**EXERCISE PROMPT**
Write out exactly the lines below that run from the one containing "for start, end, radius" through the one containing "obj.matrix_world = world", both included, with no other lines.

**GIVEN MATERIAL**
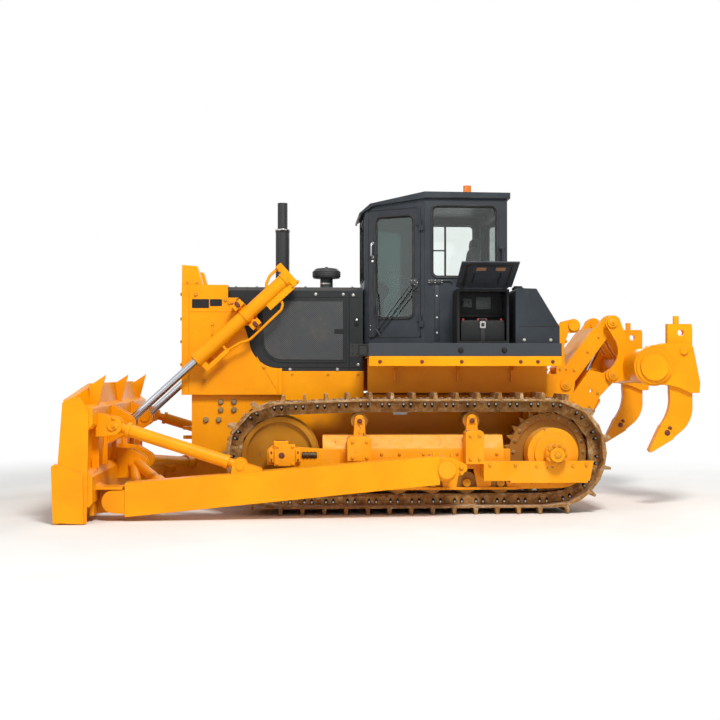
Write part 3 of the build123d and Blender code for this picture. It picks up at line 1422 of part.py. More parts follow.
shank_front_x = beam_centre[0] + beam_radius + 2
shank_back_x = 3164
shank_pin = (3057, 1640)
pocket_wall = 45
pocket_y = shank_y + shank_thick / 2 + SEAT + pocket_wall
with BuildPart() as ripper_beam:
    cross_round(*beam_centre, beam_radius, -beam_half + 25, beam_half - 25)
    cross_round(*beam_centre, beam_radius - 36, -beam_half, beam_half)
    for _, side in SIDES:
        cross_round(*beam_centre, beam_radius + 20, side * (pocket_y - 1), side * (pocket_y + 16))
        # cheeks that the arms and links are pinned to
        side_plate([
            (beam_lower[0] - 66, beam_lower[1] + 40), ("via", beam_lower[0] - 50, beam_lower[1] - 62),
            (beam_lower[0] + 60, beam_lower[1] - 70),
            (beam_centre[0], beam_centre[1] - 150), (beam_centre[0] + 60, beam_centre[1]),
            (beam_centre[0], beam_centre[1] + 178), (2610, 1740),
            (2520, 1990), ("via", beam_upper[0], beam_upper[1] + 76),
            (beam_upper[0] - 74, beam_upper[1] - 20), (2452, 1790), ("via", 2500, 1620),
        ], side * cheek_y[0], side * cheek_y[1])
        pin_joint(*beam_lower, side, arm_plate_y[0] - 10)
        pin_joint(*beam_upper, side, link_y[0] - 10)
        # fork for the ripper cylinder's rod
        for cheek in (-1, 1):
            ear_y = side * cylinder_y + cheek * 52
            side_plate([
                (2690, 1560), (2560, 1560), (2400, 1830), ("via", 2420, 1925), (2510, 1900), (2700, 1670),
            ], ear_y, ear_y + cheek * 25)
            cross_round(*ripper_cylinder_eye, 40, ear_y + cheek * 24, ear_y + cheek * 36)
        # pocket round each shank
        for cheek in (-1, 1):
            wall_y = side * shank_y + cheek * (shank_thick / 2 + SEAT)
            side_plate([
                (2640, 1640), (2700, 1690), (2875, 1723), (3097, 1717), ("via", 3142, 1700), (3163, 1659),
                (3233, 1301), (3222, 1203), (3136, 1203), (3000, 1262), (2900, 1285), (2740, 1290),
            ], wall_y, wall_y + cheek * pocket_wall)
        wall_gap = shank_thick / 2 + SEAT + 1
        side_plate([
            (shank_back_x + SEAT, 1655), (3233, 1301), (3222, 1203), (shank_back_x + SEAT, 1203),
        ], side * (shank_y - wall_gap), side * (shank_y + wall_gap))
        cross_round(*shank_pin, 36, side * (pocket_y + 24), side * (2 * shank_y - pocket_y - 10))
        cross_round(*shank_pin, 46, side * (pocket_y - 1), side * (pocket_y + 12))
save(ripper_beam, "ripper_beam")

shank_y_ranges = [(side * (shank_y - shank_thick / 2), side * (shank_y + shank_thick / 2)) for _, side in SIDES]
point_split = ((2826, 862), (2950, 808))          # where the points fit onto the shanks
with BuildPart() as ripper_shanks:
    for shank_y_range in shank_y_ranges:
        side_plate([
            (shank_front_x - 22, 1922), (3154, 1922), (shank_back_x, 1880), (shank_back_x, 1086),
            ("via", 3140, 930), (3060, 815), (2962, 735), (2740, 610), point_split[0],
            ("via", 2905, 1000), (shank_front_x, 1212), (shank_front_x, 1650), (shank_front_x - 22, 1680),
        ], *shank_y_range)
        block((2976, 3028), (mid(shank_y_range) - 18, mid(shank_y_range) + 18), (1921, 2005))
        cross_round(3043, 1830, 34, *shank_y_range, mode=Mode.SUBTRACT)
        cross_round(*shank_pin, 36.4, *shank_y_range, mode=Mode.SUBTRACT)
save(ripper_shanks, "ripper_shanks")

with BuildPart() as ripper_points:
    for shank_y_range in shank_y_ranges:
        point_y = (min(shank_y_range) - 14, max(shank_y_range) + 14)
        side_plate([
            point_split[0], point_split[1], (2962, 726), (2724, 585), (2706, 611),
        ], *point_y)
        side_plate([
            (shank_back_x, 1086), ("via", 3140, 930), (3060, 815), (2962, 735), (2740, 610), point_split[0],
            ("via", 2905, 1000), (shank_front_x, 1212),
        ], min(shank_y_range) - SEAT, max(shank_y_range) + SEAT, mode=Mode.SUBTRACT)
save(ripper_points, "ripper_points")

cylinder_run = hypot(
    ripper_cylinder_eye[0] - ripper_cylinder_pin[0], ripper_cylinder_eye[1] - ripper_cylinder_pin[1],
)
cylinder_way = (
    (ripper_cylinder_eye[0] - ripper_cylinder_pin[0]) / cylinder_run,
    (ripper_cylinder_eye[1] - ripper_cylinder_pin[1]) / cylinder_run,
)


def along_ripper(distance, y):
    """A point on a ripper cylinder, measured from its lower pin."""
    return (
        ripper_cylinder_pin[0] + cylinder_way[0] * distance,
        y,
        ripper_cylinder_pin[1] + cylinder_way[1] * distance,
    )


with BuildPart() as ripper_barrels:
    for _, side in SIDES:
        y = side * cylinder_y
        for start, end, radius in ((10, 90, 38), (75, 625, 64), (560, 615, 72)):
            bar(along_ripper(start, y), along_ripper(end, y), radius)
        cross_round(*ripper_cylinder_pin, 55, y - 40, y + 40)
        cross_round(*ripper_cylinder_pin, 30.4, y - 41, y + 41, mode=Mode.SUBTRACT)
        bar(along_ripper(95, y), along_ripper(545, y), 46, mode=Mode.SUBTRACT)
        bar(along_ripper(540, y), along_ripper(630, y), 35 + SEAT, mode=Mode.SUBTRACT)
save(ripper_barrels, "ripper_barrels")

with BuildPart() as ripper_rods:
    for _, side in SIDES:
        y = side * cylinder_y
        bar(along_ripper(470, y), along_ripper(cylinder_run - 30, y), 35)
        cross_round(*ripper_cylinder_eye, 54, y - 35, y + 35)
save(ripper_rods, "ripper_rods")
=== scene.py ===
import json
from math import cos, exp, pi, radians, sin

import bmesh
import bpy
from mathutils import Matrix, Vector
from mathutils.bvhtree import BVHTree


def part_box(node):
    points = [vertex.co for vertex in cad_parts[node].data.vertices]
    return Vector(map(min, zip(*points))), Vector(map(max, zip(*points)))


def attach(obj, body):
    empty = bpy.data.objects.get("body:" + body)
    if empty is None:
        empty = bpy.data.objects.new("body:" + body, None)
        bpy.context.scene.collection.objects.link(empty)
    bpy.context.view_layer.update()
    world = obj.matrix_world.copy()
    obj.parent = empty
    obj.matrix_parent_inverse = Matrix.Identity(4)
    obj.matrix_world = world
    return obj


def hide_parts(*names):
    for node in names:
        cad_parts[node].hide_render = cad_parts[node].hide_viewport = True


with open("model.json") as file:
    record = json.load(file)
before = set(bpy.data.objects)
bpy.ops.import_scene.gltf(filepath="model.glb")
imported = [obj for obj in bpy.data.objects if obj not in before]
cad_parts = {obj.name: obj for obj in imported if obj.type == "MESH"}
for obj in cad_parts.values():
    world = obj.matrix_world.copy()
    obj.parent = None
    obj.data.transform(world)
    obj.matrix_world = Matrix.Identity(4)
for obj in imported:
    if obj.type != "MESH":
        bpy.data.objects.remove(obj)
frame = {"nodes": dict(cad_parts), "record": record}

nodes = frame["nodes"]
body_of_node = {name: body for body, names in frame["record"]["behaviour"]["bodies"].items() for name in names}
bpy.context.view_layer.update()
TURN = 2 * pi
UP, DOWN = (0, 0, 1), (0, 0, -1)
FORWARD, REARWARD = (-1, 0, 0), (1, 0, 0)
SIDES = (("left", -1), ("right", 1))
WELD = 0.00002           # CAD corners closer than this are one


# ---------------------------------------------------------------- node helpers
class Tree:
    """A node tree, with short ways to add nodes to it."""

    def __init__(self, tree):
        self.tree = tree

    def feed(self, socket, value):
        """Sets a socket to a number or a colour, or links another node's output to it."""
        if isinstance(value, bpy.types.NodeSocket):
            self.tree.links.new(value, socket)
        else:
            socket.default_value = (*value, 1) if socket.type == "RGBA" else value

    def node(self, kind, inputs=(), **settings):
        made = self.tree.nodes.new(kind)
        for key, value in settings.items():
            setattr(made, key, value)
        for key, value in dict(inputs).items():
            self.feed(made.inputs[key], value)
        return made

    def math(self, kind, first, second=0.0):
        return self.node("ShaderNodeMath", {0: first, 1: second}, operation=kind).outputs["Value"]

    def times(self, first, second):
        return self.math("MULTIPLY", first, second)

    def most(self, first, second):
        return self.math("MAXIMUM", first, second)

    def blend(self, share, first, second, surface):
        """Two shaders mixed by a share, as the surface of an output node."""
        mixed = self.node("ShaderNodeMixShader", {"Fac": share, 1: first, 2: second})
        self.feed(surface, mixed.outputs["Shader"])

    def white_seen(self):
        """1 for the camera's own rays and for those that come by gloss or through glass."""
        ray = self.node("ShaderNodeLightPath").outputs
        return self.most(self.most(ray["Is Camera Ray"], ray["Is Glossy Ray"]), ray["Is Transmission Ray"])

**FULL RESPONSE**
        for start, end, radius in ((10, 90, 38), (75, 625, 64), (560, 615, 72)):
            bar(along_ripper(start, y), along_ripper(end, y), radius)
        cross_round(*ripper_cylinder_pin, 55, y - 40, y + 40)
        cross_round(*ripper_cylinder_pin, 30.4, y - 41, y + 41, mode=Mode.SUBTRACT)
        bar(along_ripper(95, y), along_ripper(545, y), 46, mode=Mode.SUBTRACT)
        bar(along_ripper(540, y), along_ripper(630, y), 35 + SEAT, mode=Mode.SUBTRACT)
save(ripper_barrels, "ripper_barrels")

with BuildPart() as ripper_rods:
    for _, side in SIDES:
        y = side * cylinder_y
        bar(along_ripper(470, y), along_ripper(cylinder_run - 30, y), 35)
        cross_round(*ripper_cylinder_eye, 54, y - 35, y + 35)
save(ripper_rods, "ripper_rods")
=== scene.py ===
import json
from math import cos, exp, pi, radians, sin

import bmesh
import bpy
from mathutils import Matrix, Vector
from mathutils.bvhtree import BVHTree


def part_box(node):
    points = [vertex.co for vertex in cad_parts[node].data.vertices]
    return Vector(map(min, zip(*points))), Vector(map(max, zip(*points)))


def attach(obj, body):
    empty = bpy.data.objects.get("body:" + body)
    if empty is None:
        empty = bpy.data.objects.new("body:" + body, None)
        bpy.context.scene.collection.objects.link(empty)
    bpy.context.view_layer.update()
    world = obj.matrix_world.copy()
    obj.parent = empty
    obj.matrix_parent_inverse = Matrix.Identity(4)
    obj.matrix_world = world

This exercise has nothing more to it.